Where did you call me at? “Home.”
“Oh, OK. OK. Have you seen Don and John and the Van?” Now this is such a whole new story that I can’t even begin to tell you now—and is, in fact, something that I learned through phone calls from everyone under the sun while I was at the house with “the kids.” But don’t worry; I’ll get to it next time.
“Well, they’re on the way to your house. Keep that van there for me, and don’t let ANYONE drive it. And get my food stamp card too.”
“Oh, OK. They’re coming here? Your what?”
“Food stamp card. Yeah.”
“OK. Guess you don't know your mother got sick, and the ambulance took her to the hospital, and the police called me to take care of the kids. They said they’d take them away if somebody didn’t take care of them.”
“My kids? Oh, lord they was gonna take my kids?”
“Yeah. Fool is there with them now.”
“Call him for me.”
He answered. I listened.
“Fool what the hell is going on?”
“What the hell you mean?”
“DFCS was gonna take the kids?”
“They wasn’t gonna take them kids.”
“Fool, they was gonna take the kids.”
“Where in the hell is Don and John with that damn van. They took that van and riding around in it and they ain’t got no business in that damn van. I done told you about giving them those keys. I told you didn’t I, didn’t I?
“Fool I don’t care about that van. My priority is my kids. Why in the hell wasn’t you there? You should have been there.”
“Your goddamn momma was here. That bitch is getting on my last nerves. Who does she think she is? I swear if I have to…”
By this time my husband had gotten off work, and walked into the house. He was not happy when I told him who I was talking to. Then I handed him the phone and told him this Fool had just threatened his momma. He snapped it up and listened. I grabbed the other one.
“Fool,” Hopeless yelled, “my momma shouldn’t even have been there. You should have been there. Hell you should be here.”
Then he starts screaming something and she told him she ain’t got time for this shit and hung up.
My husband and I stand there for a full minute and stare at each other. To be honest, our lives are blissfully drama-less. He works his butt off, and I stay at home and take care of the girls—working my butt off. We don’t really speak much (can you blame us?) with his family and are probably the better for it.
Finally we sit down and I told him about that morning and leaving the kids there. Before we could even get a breath the door bell rang.

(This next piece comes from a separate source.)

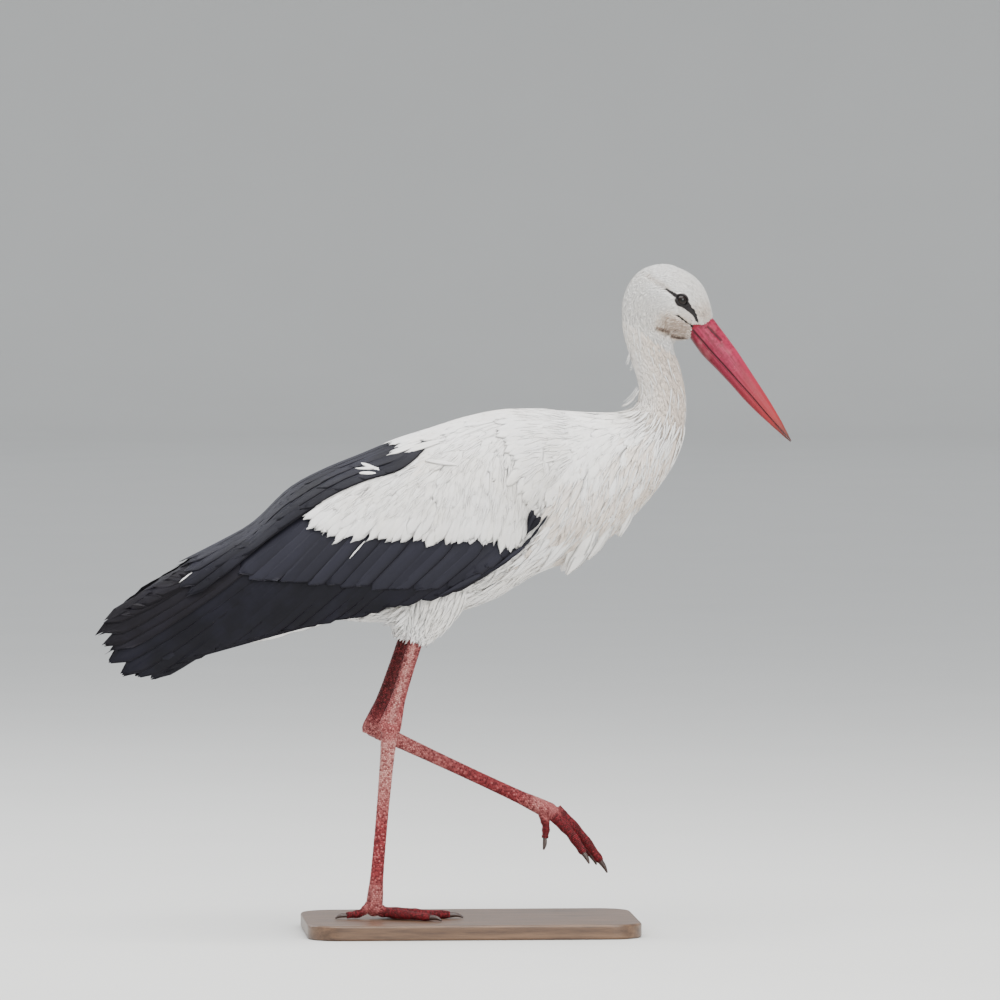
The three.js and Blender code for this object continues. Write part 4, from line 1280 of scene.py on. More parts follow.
def bodyAim(point, ahead, normal):
    # backwards along the body, but steeply down the breast in front of the wings
    steep = 0.9 * smooth(40, 115, point[:, 0]) * smooth(618, 560, point[:, 2])
    sag = 0.25 * smooth(600, 480, point[:, 2])
    down = np.array([-0.42, 0, -0.9])
    return ahead * (1 - steep[:, None]) + down * steep[:, None] + np.array([0, 0, -1.0]) * sag[:, None]


def headAim(point, ahead, normal):
    return ahead


def overBare(point, skinMargin, gapeMargin):
    # true on the face's sides, on or nearly on the bare skin or the gape
    x, y, z = point[..., 0], point[..., 1], point[..., 2]
    bare = (bareDistance(x, z) < skinMargin) | (segmentShare(x, z, *gape)[1] < gapeMargin)
    return bare & (np.abs(y) > 9)


def onFace(u, v):
    point = bodySurface(u, v)
    return ~overBare(point, 0.35, 1.1) & (behindBill(point[..., 0], point[..., 2]) > -0.9)


def trimFaceLengths(u, v, lengths):
    # a feather that would lie over the bare skin is cut short
    best = np.ones(len(u)) * lengths
    for part in (1.0, 0.75, 0.5, 0.3):
        axisU, axisV = walk(bodySurface, 1, u, v, headAim, lengths * part, 3)
        inside = overBare(bodySurface(axisU[:, -1], axisV[:, -1]), 0.0, 0.9)
        best = np.where(inside, np.minimum(best, lengths * part * 0.55), best)
    return best


def creamShare(station, angle):
    # faint cream on the neck and the breast, strongest in front
    turn = np.abs(wrapped(angle))
    return 0.12 + 0.36 * smooth(0.5, 2.3, turn)


def makeHeadCoat():
    random = np.random.default_rng(20)

    def marksAndShadow(u, v):
        # the face's buff markings and the brow's painted shade, broken up from feather to feather, and
        # painted shadow along the jaw's crease
        streaks = random.uniform(0.5, 1.4, (len(u), 1, 1))

        def at(points):
            x, z = points[..., 0], points[..., 2]
            flank = smooth(5, 8, np.abs(points[..., 1]))
            buff = np.clip(faceStainAndBrowShade(x, z) * streaks * flank, 0, 0.72)
            # the jaw's crease adds painted shadow
            return np.clip(buff + np.clip(jawCreaseShadow(x, z), 0, 1) * flank, 0, 1)

        return at

    face = bodyBed(faceLook, 21, (-0.2, 3.6), ([0, 2, 3.6], [1.02, 1.14, 1.34]),
                   ([0, 1, 3.6], [3.2, 4.0, 5.6]), onFace, headAim, trimFaceLengths, marksAndShadow)
    nape = bodyBed(headLook, 23, (3.4, 8.2), ([3.4, 6, 8], [1.45, 1.75, 2.0]),
                   ([3.4, 6, 8], [6.0, 8.5, 12]), onFace, headAim, trimFaceLengths, marksAndShadow)
    growCoat("head_coat", [face, nape], whiteFeather, "white_feathers")


def makeNeckCoat():
    neck = bodyBed(neckLook, 31, (7.4, 13.6), ([7.4, 10, 13.6], [2.0, 2.2, 2.7]),
                   ([7.4, 10, 13.6], [12, 17, 24]), aim=headAim, stain=creamShare)
    hackles = bodyBed(hackleLook, 33, (7.0, 12.5), ([0], [12.0]), ([0], [26.0]), aim=headAim)
    growCoat("neck_coat", [neck, hackles, makeNapeTufts()], whiteFeather, "white_feathers")


def makeNapeTufts():
    # a few loose tufts that stand off the nape and the root of the neck
    random = np.random.default_rng(36)
    starts = (197, 712), (201, 700), (203, 652), (199, 640)
    ends = (189, 684), (194, 676), (188, 634), (184, 629)
    start, end = (np.repeat([[x, 0, z] for x, z in places], 7, axis=0) for places in (starts, ends))
    spread = random.normal(0, 1.0, start.shape) * [1.2, 5.0, 2.5]
    normals = np.tile([-1.0, 0, 0.2], (len(start), 1))
    look = {**plumeLook, "rings": 7, "thick": 0.4}
    widths = random.uniform(2.5, 4.5, len(start))
    end = end + spread * [1.6, 0.8, 1.2]
    return freeVanes(start + spread, end, widths, normals, -1.5, look, 37, sections=(8, 13))


makeHeadCoat()
makeNeckCoat()


# breast, back and belly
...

Don and John, Hopeless’ two oldest sons. The two with the van and the food stamp card. The two, the children had old me the night before, that had left the grandmother the night she had gotten sick, along with an uncle, Hopeless’ brother, promising to bring food for their siblings, but never returned.
My husband threw opened the door, “Where in the hell have you been?” My husband is a quiet man, and he rarely even gets angry, but when he does, people listen.
“We’ve been trying to get money to get Hopeless out.” Yep, they call her by her first name. All of her children do. In fact, all of my mother in law’s children do too. I suppose many families do this—it’s just not what I’m used to.
“Give me the keys to the van. And get in here and sit down.”
Then Hopeless called again and the fateful words sprang from my dry lips. Hell, I didn’t even know I was going to say it until it was all over. I said: “I was thinking, maybe we could take the girls for a while, if someone else can take the boys.”
“Really? Just take the boys to Debra’s.” (her mother’s—the one in the hospital) My other brother in law, Richard, and his wife lives with Mrs. Debra (that’s what I call her).
Of the 9 kids, I would be taking only three. They were 13, 5 and 5 months old. Of course things never really work out the way you plan them.
Did I ever tell you how expensive it is to care for three extra children, let alone a 5 month old infant? Remind me to tell you soon—if I survive.